▶ Dataset items:
--*--
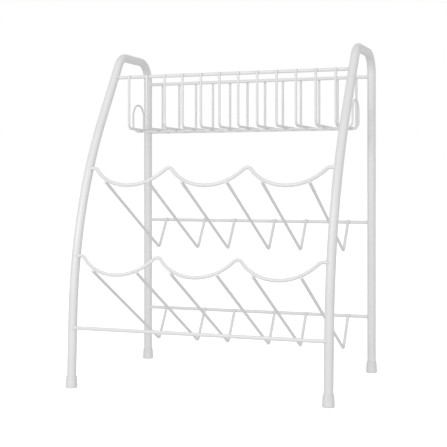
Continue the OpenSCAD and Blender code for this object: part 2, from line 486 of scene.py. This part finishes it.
class Seats:
    """Finds the welded seats between the frame's nodes from their own surfaces."""

    def __init__(
        self,
        nodes: dict[str, bpy.types.Object],
        reach: float = 0.12 * MM,
        apart: float = 8 * MM,
    ) -> None:
        """Keeps the nodes to measure.

        Args:
            nodes: The frame's nodes by name.
            reach: How close a point must be to the other surface to count as touching.
            apart: Touching points further apart than this belong to separate seats.
        """
        self.nodes = nodes
        self.reach = reach
        self.apart = apart
        self.trees: dict[str, BVHTree] = {}

    def tree(self, name: str) -> BVHTree:
        """Search tree of a node's surface, built on first use."""
        if name not in self.trees:
            mesh = self.nodes[name].data
            self.trees[name] = BVHTree.FromPolygons(
                [vertex.co.copy() for vertex in mesh.vertices],
                [tuple(polygon.vertices) for polygon in mesh.polygons],
            )
        return self.trees[name]

    def between(self, crossing: str, carrier: str) -> list[Contact]:
        """Finds every seat of one node on another.

        Args:
            crossing: The node whose points are tested.
            carrier: The node that it is welded to.

        Returns:
            The seats, one for each separate group of touching points.
        """
        tree = self.tree(carrier)
        groups: list[list[tuple[Vector, Vector]]] = []
        for vertex in self.nodes[crossing].data.vertices:
            spot, normal, _, _ = tree.find_nearest(vertex.co, self.reach)
            if spot is None:
                continue
            for group in groups:
                if (group[0][0] - spot).length < self.apart:
                    group.append((spot, normal))
                    break
            else:
                groups.append([(spot, normal)])
        return [self.middle(group) for group in groups]

    @staticmethod
    def middle(group: Sequence[tuple[Vector, Vector]]) -> Contact:
        """Middle of a group of touching points and their mean direction."""
        spots = [spot for spot, _ in group]
        low = Vector(min(spot[axis] for spot in spots) for axis in range(3))
        high = Vector(max(spot[axis] for spot in spots) for axis in range(3))
        normals = sum((normal for _, normal in group), Vector())
        return Contact((low + high) / 2, normals.normalized())


# ---------------------------------------------------------------------------
# The rack
# ---------------------------------------------------------------------------


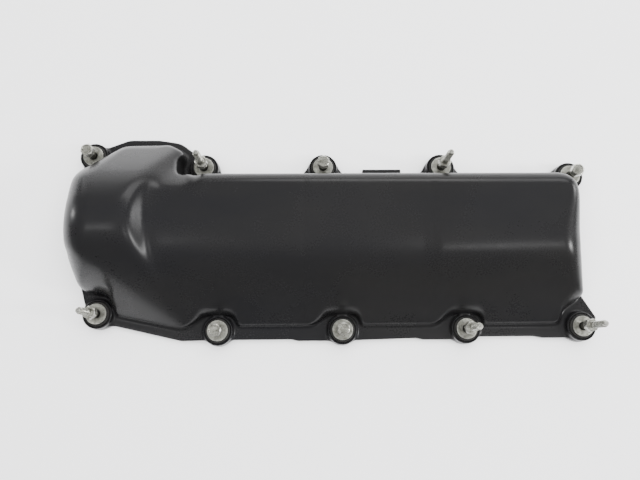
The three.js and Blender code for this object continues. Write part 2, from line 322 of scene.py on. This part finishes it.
--*--
▶ Problem to solve: Print, unaltered, every line from the beginning of the material down to the line with "return self.trees[name]".

▶ Final answer:
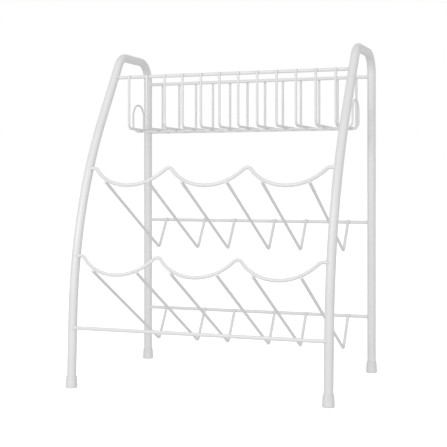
Continue the OpenSCAD and Blender code for this object: part 2, from line 486 of scene.py. This part finishes it.
class Seats:
    """Finds the welded seats between the frame's nodes from their own surfaces."""

    def __init__(
        self,
        nodes: dict[str, bpy.types.Object],
        reach: float = 0.12 * MM,
        apart: float = 8 * MM,
    ) -> None:
        """Keeps the nodes to measure.

        Args:
            nodes: The frame's nodes by name.
            reach: How close a point must be to the other surface to count as touching.
            apart: Touching points further apart than this belong to separate seats.
        """
        self.nodes = nodes
        self.reach = reach
        self.apart = apart
        self.trees: dict[str, BVHTree] = {}

    def tree(self, name: str) -> BVHTree:
        """Search tree of a node's surface, built on first use."""
        if name not in self.trees:
            mesh = self.nodes[name].data
            self.trees[name] = BVHTree.FromPolygons(
                [vertex.co.copy() for vertex in mesh.vertices],
                [tuple(polygon.vertices) for polygon in mesh.polygons],
            )
        return self.trees[name]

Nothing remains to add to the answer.